Manuscripts and Comments

• small-circle_concept.pdf (1.5 MB): Original manuscript of the small-circle concept and reconstruction. Extract of the PHD-thesis "The Small-Circle Reconstruction and its Application to Palaeomagnetic Data from the Pamirs" (Waldhör 1999)
• small-circle_reconstruction.pdf (7 MB): Full thesis of Waldhör (1999). Small circle concept with paleomagnetic analysis and application to data from the Pamirs.

Four approaches to the palaeoinclination

There are the following possibilities to obtain the palaeoinclination from tilted remanences:

1. Tilt correction of primary remanences
2. Intersecting remanence small-circles
3. Constraint from originally E-W tilted remanences
4. Remanences with a known vertical-axis rotation (tilting back to known declination)

Tilt correction gives the palaeofield inclination independently from the axis of backtilting, but requires a pretilting (primary) remanence. The estimate from E-W tilted remanences is independent from the remanence character, but requires the tilt to have occurred around one horizontal axis without further displacements around other axes. Tilting back to a known declination and small circle intersections finally require also one horizontal tilt axis, no further tilts around other axes, and, in addition, no internal, relative rotations around vertical axes. In any case, remanences can only reveal what they experienced after acquisition. There is no use with 100% secondary, postfolding material.
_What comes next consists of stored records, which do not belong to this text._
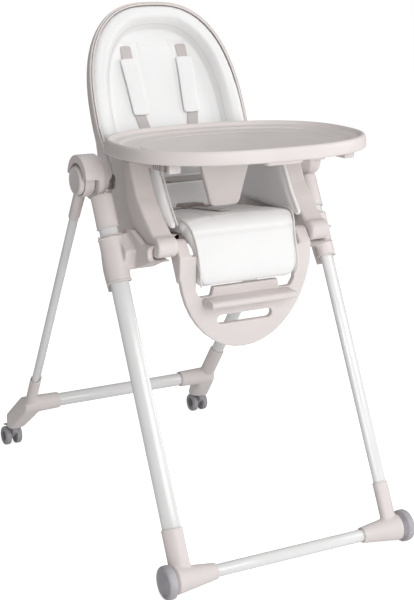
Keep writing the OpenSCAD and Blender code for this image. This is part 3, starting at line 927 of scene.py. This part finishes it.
def back_rings(profile, floor, edge=0):
    """Rings of the backrest; across its open lower end they sink to the floor, but for the outer edge."""
    rings = []
    for inset, foot, z in profile:
        ring = []
        for x, y in back_outline(inset, foot):
            rise = max(eased((y - 106) / 34), eased((abs(x) - back_half(y) + edge) / 8) if edge else 0)
            ring.append(BACK.at(x, y, min(z, floor + (z - floor) * rise) if z > floor else z))
        rings.append(ring)
    return rings


class CHAIR_OT_backrest(bpy.types.Operator):
    """Backrest shell, padded cover, piping, arms and handle"""
    bl_idname = "chair.backrest"
    bl_label = "Backrest"

    def execute(self, context):
        self.shell()
        self.cover()
        rounded_part("recline_arms", "recline_arms_moulded")
        rounded_part("recline_handle", "recline_handle_moulded", "trim_plastic", 2.5 * MM)
        return {"FINISHED"}

    def shell(self):
        """A deep moulded dish with a rolled rim."""
        profile = [(66, 60, -3), (50, 54, -2), (34, 50, 9), (20, 47, 26), (11, 45, 44), (7.5, 45, 60), (6, 45, 69),
                   (4.4, 44.5, 73), (2.6, 44, 74), (0.8, 44, 72.6), (0, 44, 69), (0.8, 44, 60), (4, 44.5, 47),
                   (10, 46, 32), (19, 50, 16), (30, 58, 4), (44, 70, -5), (62, 86, -9), (85, 108, -10)]
        done(loft("backrest_shell_moulded", back_rings(profile, -2, edge=14)), "greige_plastic", "backrest",
             ["backrest_shell"])

    def cover(self):
        """The cover: a rolled bolster round a sunken middle panel."""
        profile = [(70, 66, 2), (52, 58, 3), (37, 55, 13), (24, 53, 28), (14, 52, 46), (8.5, 52, 60), (7, 52, 69),
                   (9, 53, 76), (15, 57, 80), (25, 66, 79.5), (35, 76, 73), (44, 86, 61), (51, 95, 48), (58, 102, 42),
                   (74, 112, 40), (104, 130, 43)]
        pad = stuffed(loft("backrest_cover", back_rings(profile, 41), levels=0), 5 * MM)
        sewn(pad, [BACK.at(x, y, 46) for x, y in back_edge(52, 100)], 3.5 * MM, 4 * MM, BACK.out)
        for x in (-38, 38):
            sewn(pad, [BACK.at(x, y, 43) for y in range(70, 350, 6)], 2.2 * MM, 4 * MM, BACK.out)
        for y in (120, 345):
            sewn(pad, [BACK.at(x, y, 43) for x in range(-108, 109, 6)], 2.0 * MM, 4 * MM, BACK.out)
        done(pad, "white_leatherette", "backrest", ["backrest_pad"])
        done(piping("backrest_piping", [BACK.at(x, y, 73.5) for x, y in back_edge(7.2, 60)], 4 * MM),
             "piping_leatherette", "backrest")
        row = onto([BACK.at(x, y, 60) for x, y in back_edge(47, 100)], pad, BACK.out, 0.2 * MM)
        done(stitches("backrest_stitching", row, BACK.out), "harness_webbing", "backrest")


class CHAIR_OT_harness(bpy.types.Operator):
    """Five-point harness"""
    bl_idname = "chair.harness"
    bl_label = "Harness"

    def execute(self, context):
        cover = bpy.data.objects["backrest_cover"]
        for side, sign in SIDES.items():
            line = onto([BACK.at(sign * (60 + 6 * eased((y - 176) / 146)), y, 64) for y in range(186, 318, 6)],
                        cover, BACK.out, 2.6 * MM)
            pad = self.strap(f"shoulder_pad_{side}", line, ACROSS, 38, 4.6)
            done(pad, "white_leatherette", "backrest", [f"shoulder_strap_{side}"])
            line = onto([BACK.at(sign * (40 + 26 * eased((y - 70) / 150)), y, 64) for y in range(72, 346, 6)],
                        cover, BACK.out, 0.6 * MM)
            done(self.strap(f"shoulder_strap_woven_{side}", line, ACROSS, 25, 1.8), "harness_webbing", "backrest")
        cushion = bpy.data.objects["seat_cushion"]
        line = onto([PAN.at(0, y, 45) for y in range(60, 192, 6)], cushion, PAN.out, 1.2 * MM)
        done(self.strap("crotch_strap_woven", line, ACROSS, 26, 2.4), "harness_webbing", "seat",
             ["crotch_strap"])
        belts = []
        for sign in SIDES.values():
            line = onto([PAN.at(sign * x, 209, 45) for x in range(20, 132, 6)], cushion, PAN.out, 1.2 * MM)
            belts.append(self.strap("belt", line, PAN.along, 25, 2.4))
        done(join(belts, "waist_straps_woven"), "harness_webbing", "seat", ["waist_straps"])
        rounded_part("harness_buckle", "harness_buckle_moulded", "trim_plastic", 4 * MM, 4)
        return {"FINISHED"}

    def strap(self, name, line, across, width, thick):
        """A flat tape with rounded edges along a line."""
        rings = []
        for i, point in enumerate(line):
            ahead = (line[min(i + 1, len(line) - 1)] - line[max(i - 1, 0)]).normalized()
            up = ahead.cross(across).normalized()
            if up.z < 0:
                up = -up
            profile = [(-0.5, 0.3), (-0.47, 0.0), (0.47, 0.0), (0.5, 0.3), (0.5, 0.7), (0.45, 1.0), (-0.45, 1.0),
                       (-0.5, 0.7)]
            rings.append([point + (across * a * width + up * b * thick) * MM for a, b in profile])
        return loft(name, rings)


# ---------- leg rest ----------

class CHAIR_OT_leg_rest(bpy.types.Operator):
    """Leg rest plate, foot ledge and calf cover"""
    bl_idname = "chair.leg_rest"
    bl_label = "Leg rest"

    def execute(self, context):
        moulded_part("legrest_frame", "leg_rest_plate", 8)
        rounded_part("foot_ledge", "foot_ledge_moulded", width=2.5 * MM, segments=4)
        self.calf_cover()
        return {"FINISHED"}

    def calf_cover(self):
        low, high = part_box("calf_pad")
        half = high.x / MM
        front, back = low.y / MM, high.y / MM
        outline = rounded_outline([(-half, 535), (half, 535), (half, 598), (-half, 598)], 14)
        pad = pad_between("calf_cover", outline, -back, -front - 11,
                          lambda x, z, depth: Vector((x, -depth, z)) * MM, round_over=8, cap=5 * MM)
        done(pad, "white_leatherette", "leg_rest", ["calf_pad"])


# ---------- tray ----------

def tray_outline(inset):
    """The tray's edge, moved inwards by inset."""
    return squircle(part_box("tray_dish")[1].x / MM - inset, TRAY_HALF_DEPTH - inset, TRAY_POWER)


class CHAIR_OT_tray(bpy.types.Operator):
    """Tray dish, rails, latches, release and crotch guard"""
    bl_idname = "chair.tray"
    bl_label = "Tray"

    def execute(self, context):
        self.dish()
        for node, width in (("tray_rails", 2.0), ("crotch_guard", 4.0)):
            rounded_part(node, f"{node}_moulded", width=width * MM, segments=4)
        rounded_part("tray_release", "tray_release_moulded", width=6.5 * MM, segments=6)
        for side in SIDES:
            node = f"tray_latch_{side}"
            rounded_part(node, f"{node}_moulded", "trim_plastic", 2 * MM)
            self.latch_grip(side)
        self.plate_ring()
        return {"FINISHED"}

    def latch_grip(self, side):
        """Three raised grip bars on the end of a latch."""
        low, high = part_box(f"tray_latch_{side}")
        face = low.x if side == "left" else high.x
        ends = (low.z + 3 * MM, high.z - 3 * MM)
        bars = [cord_round("bar", [Vector((face, low.y + (high.y - low.y) * t, z)) for z in ends], 1.0 * MM, sides=5)
                for t in (0.28, 0.5, 0.72)]
        done(join(bars, f"tray_latch_grip_{side}"), "greige_plastic", BODY_OF[f"tray_latch_{side}"])

    def plate_ring(self):
        """A low ridge round the floor of the recess."""
        ring = [TRAY.at(x, y - 4, TRAY_FLOOR - 0.1) for x, y in squircle(200, 124, 2.3)]
        done(cord_round("tray_plate_ring", ring, 1.0 * MM, closed=True), "greige_plastic", "tray")

    def dish(self):
        """A raised soft rim round a stepped recess."""
        profile = [(150, 2), (60, 2), (12, 2), (5.5, 1.2), (4.4, -2), (4.2, -6), (3.2, -7), (1.2, -6.4), (0, -4.5),
                   (0, -2), (0.3, 6), (1.0, 13), (2.6, 17.5), (5.5, 19.6), (8.5, 19.8), (11, 18.4), (13.2, 15.2),
                   (15.2, 12.6), (18.5, 11.4), (27, 11), (30, 10.4), (32.5, 8.4), (36, 6.6), (44, 6.1), (110, 6)]
        rings = [[TRAY.at(x, y, z) for x, y in tray_outline(inset)] for inset, z in profile]
        done(loft("tray_dish_moulded", rings), "greige_plastic", "tray", ["tray_dish"])


# ---------- studio ----------

SENSOR_WIDTH = 36
SHIFT_X, SHIFT_Y = 0.01025, -0.0008


class CHAIR_OT_studio(bpy.types.Operator):
    """Floor, light and camera"""
    bl_idname = "chair.studio"
    bl_label = "Studio"

    def execute(self, context):
        self.floor()
        self.light()
        self.camera()
        return {"FINISHED"}

    def floor(self):
        bpy.ops.object.select_all(action="DESELECT")
        bpy.ops.mesh.primitive_plane_add(size=40)
        floor = bpy.context.object
        floor.name = "studio_floor"
        material, tree, shader = new_material("studio_paper", studio().floor_colour[:], 0.9,
                                              specular_ior_level=0.1)
        glow = add(tree, "ShaderNodeLightPath")
        lift = add(tree, "ShaderNodeMath", {1: studio().floor_glow}, operation="MULTIPLY")
        tree.links.new(glow.outputs["Is Camera Ray"], lift.inputs[0])
        tree.links.new(lift.outputs["Value"], shader.inputs["Emission Strength"])
        shader.inputs["Emission Color"].default_value = (1, 1, 1, 1)
        tooth = noise(tree, 300, 2)
        bump(tree, shader, tooth.outputs["Fac"], 0.05, 0.2 * MM)
        floor.data.materials.append(material)

    def light(self):
        world = bpy.data.worlds.new("studio_sky")
        bpy.context.scene.world = world
        world.use_nodes = True
        sky = world.node_tree.nodes["Background"]
        sky.inputs["Color"].default_value = (1, 1, 1, 1)
        sky.inputs["Strength"].default_value = studio().world_strength
        middle = Vector((0, 0, 0.6))
        for name, place, size, power in (("key", (-0.1, -3.3, 1.8), 2.2, 1.0), ("side", (3.0, -1.4, 1.5), 1.6, 0.46),
                                         ("top", (0.3, -0.4, 3.0), 2.4, 0.22)):
            bpy.ops.object.light_add(type="AREA", location=place)
            lamp = bpy.context.object
            lamp.name = f"{name}_light"
            lamp.data.size = size
            lamp.data.energy = studio().key_power * power
            lamp.rotation_euler = (middle - Vector(place)).to_track_quat("-Z", "Y").to_euler()

    def camera(self):
        heading, pitch, roll = studio().camera_heading, studio().camera_pitch, studio().camera_roll
        ahead = Vector((-math.sin(heading) * math.cos(pitch), math.cos(heading) * math.cos(pitch),
                        -math.sin(pitch)))
        level = Vector((math.cos(heading), math.sin(heading), 0))
        upright = level.cross(ahead)
        right = level * math.cos(roll) + upright * math.sin(roll)
        up = upright * math.cos(roll) - level * math.sin(roll)
        bpy.ops.object.camera_add()
        camera = bpy.context.object
        camera.name = "studio_camera"
        turn = Matrix((right, up, -ahead)).transposed()
        camera.matrix_world = Matrix.Translation(studio().camera_place) @ turn.to_4x4()
        put(camera.data, lens=studio().lens, sensor_width=SENSOR_WIDTH, shift_x=SHIFT_X, shift_y=SHIFT_Y)
        bpy.context.scene.camera = camera
        bpy.context.scene.view_settings.view_transform = "Standard"


OPERATORS = (CHAIR_OT_tubes, CHAIR_OT_front_feet, CHAIR_OT_fold_hinges, CHAIR_OT_rear_feet, CHAIR_OT_casters,
             CHAIR_OT_sliders, CHAIR_OT_seat_sides, CHAIR_OT_seat_covers, CHAIR_OT_backrest, CHAIR_OT_harness,
             CHAIR_OT_leg_rest, CHAIR_OT_tray, CHAIR_OT_studio)


class CHAIR_PT_panel(bpy.types.Panel):
    """Sizes, colours and the steps that build the chair"""
    bl_idname = "CHAIR_PT_panel"
    bl_label = "Baby High Chair"
    bl_space_type = "VIEW_3D"
    bl_region_type = "UI"
    bl_category = "High Chair"

    def draw(self, context):
        for group in (context.scene.chair_shells, context.scene.chair_covers, context.scene.chair_studio):
            box = self.layout.box()
            for name in group.bl_rna.properties.keys():
                if name not in ("rna_type", "name"):
                    box.prop(group, name)
        for operator in OPERATORS:
            self.layout.operator(operator.bl_idname)


CLASSES = (ChairShellSettings, ChairCoverSettings, ChairStudioSettings, *OPERATORS, CHAIR_PT_panel)


def register():
    for item in CLASSES:
        bpy.utils.register_class(item)
    bpy.types.Scene.chair_shells = bpy.props.PointerProperty(type=ChairShellSettings)
    bpy.types.Scene.chair_covers = bpy.props.PointerProperty(type=ChairCoverSettings)
    bpy.types.Scene.chair_studio = bpy.props.PointerProperty(type=ChairStudioSettings)


def unregister():
    for name in ("chair_shells", "chair_covers", "chair_studio"):
        delattr(bpy.types.Scene, name)
    for item in reversed(CLASSES):
        bpy.utils.unregister_class(item)


def main():
    register()
    bpy.ops.chair.tubes()
    bpy.ops.chair.front_feet()
    bpy.ops.chair.fold_hinges()
    bpy.ops.chair.rear_feet()
    bpy.ops.chair.casters()
    bpy.ops.chair.sliders()
    bpy.ops.chair.seat_sides()
    bpy.ops.chair.seat_covers()
    bpy.ops.chair.backrest()
    bpy.ops.chair.harness()
    bpy.ops.chair.leg_rest()
    bpy.ops.chair.tray()
    bpy.ops.chair.studio()


if __name__ == "__main__":
    main()
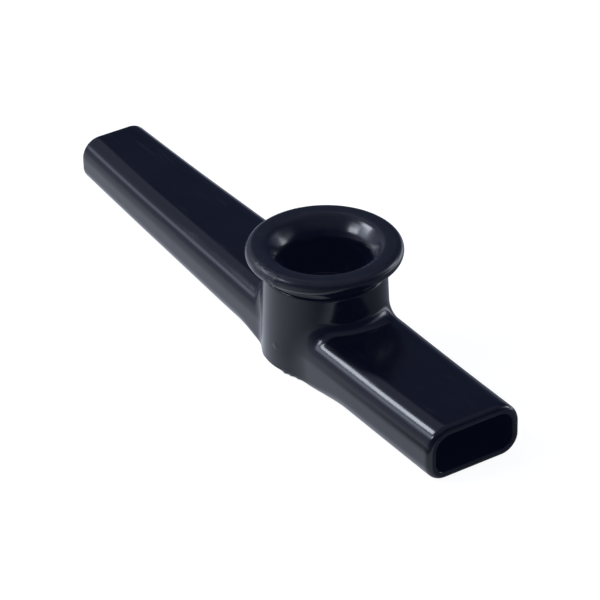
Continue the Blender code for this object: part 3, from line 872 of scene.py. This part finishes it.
def softbox(name, azimuth, elevation, distance, width, height, radiance, roll=0.0, colour=(1, 1, 1), centre=(0, 0, 0.01)):
    """A rectangular area light at a distance from a centre, facing it, turned about its own axis by roll."""
    across, upward, way = facing(azimuth, elevation, roll)
    data = bpy.data.lights.new(name, "AREA")
    data.shape = "RECTANGLE"
    data.size, data.size_y = width, height
    data.energy = radiance * math.pi * width * height
    data.color = colour
    obj = bpy.data.objects.new(name, data)
    scene_collection.objects.link(obj)
    turn = Matrix((across, upward, way)).transposed().to_4x4()
    obj.visible_camera = False
    obj.matrix_world = Matrix.Translation(Vector(centre) + way * distance) @ turn
    return obj


softbox("key", -110, 38.5, 1.0, 0.32, 0.15, 14.5, roll=20, colour=(0.93, 0.99, 1.14))
softbox("key_edge", -151, 37, 0.25, 0.074, 0.048, 15.0, roll=47, colour=(0.93, 0.99, 1.14), centre=(0.040, -0.008, 0.009))
softbox("fill", 76.5, 16.5, 1.0, 0.27, 0.24, 4.8, roll=0, colour=(0.97, 1.0, 1.04))

CAMERA_AZIMUTH = math.radians(57.507)
CAMERA_ELEVATION = math.radians(32.257)
CAMERA_ROLL = math.radians(1.311)
CAMERA_DISTANCE = 0.6017
CAMERA_TARGET = Vector((-0.000214, -0.005264, 0.012))
CAMERA_FOCAL = 3.37

ca, sa = math.cos(CAMERA_AZIMUTH), math.sin(CAMERA_AZIMUTH)
ce, se = math.cos(CAMERA_ELEVATION), math.sin(CAMERA_ELEVATION)
back = Vector((sa * ce, -ca * ce, se))
right = Vector((ca, sa, 0))
up = back.cross(right)
cr, sr = math.cos(CAMERA_ROLL), math.sin(CAMERA_ROLL)
rolled_right = right * cr - up * sr
rolled_up = right * sr + up * cr
camera_data = bpy.data.cameras.new("camera")
camera = bpy.data.objects.new("camera", camera_data)
scene_collection.objects.link(camera)
camera.matrix_world = Matrix.Translation(CAMERA_TARGET + back * CAMERA_DISTANCE) @ Matrix(
    (rolled_right, rolled_up, back)
).transposed().to_4x4()
camera_data.sensor_width = 36
camera_data.lens = CAMERA_FOCAL * 60
camera_data.clip_start = 0.01
bpy.context.scene.camera = camera

bpy.context.scene.view_settings.view_transform = "Standard"
bpy.context.scene.view_settings.look = "None"
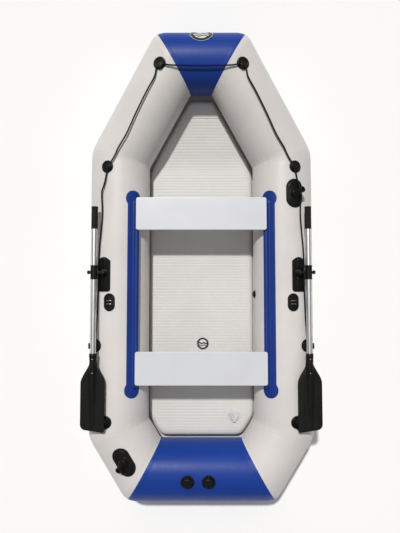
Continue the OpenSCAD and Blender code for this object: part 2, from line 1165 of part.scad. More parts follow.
module starboard_valve_stem() {
    tube_valve_stem(starboard_valve_x);
}

module deck_valve_stem() {
    color(metal)
        at_deck_valve()
            valve_stem();
}

module port_valve_cap() {
    tube_valve_cap(port_valve_x);
}

module starboard_valve_cap() {
    tube_valve_cap(starboard_valve_x);
}

module deck_valve_cap() {
    color(metal)
        at_deck_valve()
            valve_cap();
}

bow_tube();
stern_tube();
port_bow_tube();
starboard_bow_tube();
port_side_tube();
starboard_side_tube();
port_stern_tube();
starboard_stern_tube();
bow_baffle();
stern_baffle();
bottom_sheet();
air_deck();
port_seat_rail();
starboard_seat_rail();
rope_eyelets();
grab_line();
rope_knots();
port_oarlock_base();
starboard_oarlock_base();
port_strap_pad();
starboard_strap_pad();
side_rod_socket();
stern_rod_socket();
relief_valve();
bow_badge();
deck_badge();
port_valve_body();
starboard_valve_body();
deck_valve_body();
port_valve_stem();
starboard_valve_stem();
deck_valve_stem();
port_valve_cap();
starboard_valve_cap();
deck_valve_cap();
front_seat_board();
front_seat_hooks();
front_seat_screws();
rear_seat_board();
rear_seat_hooks();
rear_seat_screws();
port_oarlock_head();
starboard_oarlock_head();
port_oar_collar();
starboard_oar_collar();
port_clamp_knob();
starboard_clamp_knob();
port_oar_shaft();
starboard_oar_shaft();
port_oar_grip();
starboard_oar_grip();
port_oar_blade();
starboard_oar_blade();
port_blade_button();
starboard_blade_button();
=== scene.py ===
"""Looks of the inflatable rowing boat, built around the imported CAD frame. Metres."""
import json
import math
from contextlib import contextmanager

import bmesh
import bpy
import numpy as np
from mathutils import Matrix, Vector

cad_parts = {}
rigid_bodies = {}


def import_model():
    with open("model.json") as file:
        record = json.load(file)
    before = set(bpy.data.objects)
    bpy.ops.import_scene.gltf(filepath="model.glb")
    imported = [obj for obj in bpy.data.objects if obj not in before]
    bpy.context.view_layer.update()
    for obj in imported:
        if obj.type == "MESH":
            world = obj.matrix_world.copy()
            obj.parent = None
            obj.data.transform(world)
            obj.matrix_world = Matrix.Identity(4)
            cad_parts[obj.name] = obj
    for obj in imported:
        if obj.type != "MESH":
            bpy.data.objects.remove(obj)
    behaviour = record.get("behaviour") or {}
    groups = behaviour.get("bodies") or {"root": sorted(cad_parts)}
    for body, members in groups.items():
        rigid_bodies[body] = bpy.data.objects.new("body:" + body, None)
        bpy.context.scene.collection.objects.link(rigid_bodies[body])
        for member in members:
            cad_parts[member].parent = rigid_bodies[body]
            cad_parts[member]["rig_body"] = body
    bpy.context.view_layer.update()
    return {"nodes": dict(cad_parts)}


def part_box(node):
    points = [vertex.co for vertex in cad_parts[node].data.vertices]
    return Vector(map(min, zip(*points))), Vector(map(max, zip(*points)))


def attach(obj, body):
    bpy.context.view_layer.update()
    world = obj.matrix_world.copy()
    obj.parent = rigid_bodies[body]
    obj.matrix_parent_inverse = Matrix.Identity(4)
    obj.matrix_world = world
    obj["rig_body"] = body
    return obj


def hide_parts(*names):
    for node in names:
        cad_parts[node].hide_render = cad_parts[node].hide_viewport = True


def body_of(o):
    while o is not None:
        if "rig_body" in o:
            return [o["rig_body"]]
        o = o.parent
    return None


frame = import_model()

NODES = frame["nodes"]

# ---- sizes, in metres
TUBE_R = 0.192
SIDE_X = 0.5355
END_Y = 1.308
BOW_Z = 0.319
BOW_HALF = 0.182
STERN_HALF = 0.370
SHOULDER_Y = 0.711
QUARTER_Y = -1.039
RING = [
    (-STERN_HALF, -END_Y, TUBE_R), (STERN_HALF, -END_Y, TUBE_R),
    (SIDE_X, QUARTER_Y, TUBE_R), (SIDE_X, SHOULDER_Y, TUBE_R),
    (BOW_HALF, END_Y, BOW_Z), (-BOW_HALF, END_Y, BOW_Z),
    (-SIDE_X, SHOULDER_Y, TUBE_R), (-SIDE_X, QUARTER_Y, TUBE_R),
]
RING = [np.array(p, float) for p in RING]
FLOOR_SLOPE = (BOW_Z - TUBE_R) / (END_Y - SHOULDER_Y)
SHEET_Z = 0.030
DECK_LOW = 0.032
DECK_TOP = 0.102
DECK_INSET = 0.183
DECK_FRONT_Y = 1.125
DECK_ARC_R = 0.700
OAR_X, OAR_Y, OAR_Z = 0.663, -0.052, 0.412
LINE_D = 0.010
SIDES = (("port", -1), ("starboard", 1))

LINE_ROUTE = [
    (0, 1216, 508), (120, 1217, 508), (205, 1221, 510),
    (238, 1227, 510), (273, 1208, 503), (287, 1157, 496),
    (306, 1121, 490), (327, 1087, 484), (403, 946, 457), (470, 811, 430),
    (520, 733, 412), (540, 693, 403), (557, 662, 400),
    (574, 638, 394), (587, 602, 391), (597, 572, 391), (606, 524, 388),
    (616, 490, 385), (626, 462, 381), (627, 430, 380), (625, 390, 380),
    (623, 350, 379), (624, 290, 377), (631, 200, 373), (638, 130, 369),
    (642, 60, 367), (644, -20, 366), (645, -150, 364), (652, -330, 356),
    (662, -470, 352), (665, -488, 352), (665, -526, 352),
    (661, -560, 352), (640, -700, 366), (606, -900, 386),
    (594, -950, 390), (592, -994, 390), (592, -998, 390),
]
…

1.: Tilt correction (many authors)

requires a primary character of the remanences and in this cases gives the best and most robust estimation. The other three options also work with secondary synfolding remanences.

2.: Intersecting small circles (Surmont et al. 1990, Shipunov 1999)

If no differential vertical-axis rotations (or other irregular relative displacements) occurred between the sites of a folded sequence or area, the palaeoinclination Iacq is given by the intersection of the remanence small circles (Shipunov 1997). The method is not restricted to directionally folded sequences, thus, can be applied to whole areas. However, the method requires sufficiently differing tilt directions and is highly sensitive to differential vertical-axis rotations. The problem is to find a number of sites without such contortions. Unfortunately, it seems that folded sequences perform vertical axis rotation to accommodate layers which are not parallel to the direction of shortening (Waldhör et al. 2001). Thus, all data sets have to be examined carefully if they really have the appropriate geometry. A tool to recognise relative displacements are small circle intersections.

3.: Estimate from E-W tilted remanences (Waldhör 1999, Waldhör et al. 2001)

The distance d between the great circle of bedding and the small circle of remanence is:

d = cos I_acq cos t

I_acq: field inclination at rem. acquisition, t: trend of horizontal tilt axis.

In the case of an originally E-W tilted site, t is 0°, we find:

d = cos Iacq , and Iacq = ±arccos |d|

thus, the angular distance d gives the inclination of the acquisition field. In practice, a statistical approach is required unless you know that no vertical axis rotations have occurred. The approach is relatively robust because of the cosine function of t, but requires appropriate sampling in the field. For details see entire manuscript (1.5 MB).

4.: Backtilting to known or assumed declination (Waldhör 1999, Waldhör et al. 2001)

If no originally E-W tilted remanences are available, an indirect approach is possible using an expected declination value (see Fig. right). If the vertical-axis rotation of a site is known, the remanence can be tilted back to the expected declination. The inclination is determined by the intersection of the remanence small-circle with the (half) great circle of constant declination. However, this method requires the relative rotation between involved sites to be negligible. With sites having low angular distances (tilted close to N-S), the Iacq-estimate is highly sensitive to variations of the expected declination. The approach can be helpful, but is probably restricted to specific cases.

Shipunov S.V. Synfolding magnetization: detection, testing and geological applications. Geophys. J. Int. 1997, 130, 405-410.

Waldhör, M. (1999). The Small-Circle Reconstruction in palaeomagnetism and its application to palaeomagnetic data from the Pamirs. Tübinger Geowissenschaftliche Arbeiten, Reihe A, Band 45, 99p.

Waldhör, M., Appel, E., Frisch, W. & Patzelt, A., 2001. Palaeomagnetic investigation in the Pamirs and its tectonic implications. J. Asian Earth Sci., 19, 429-451.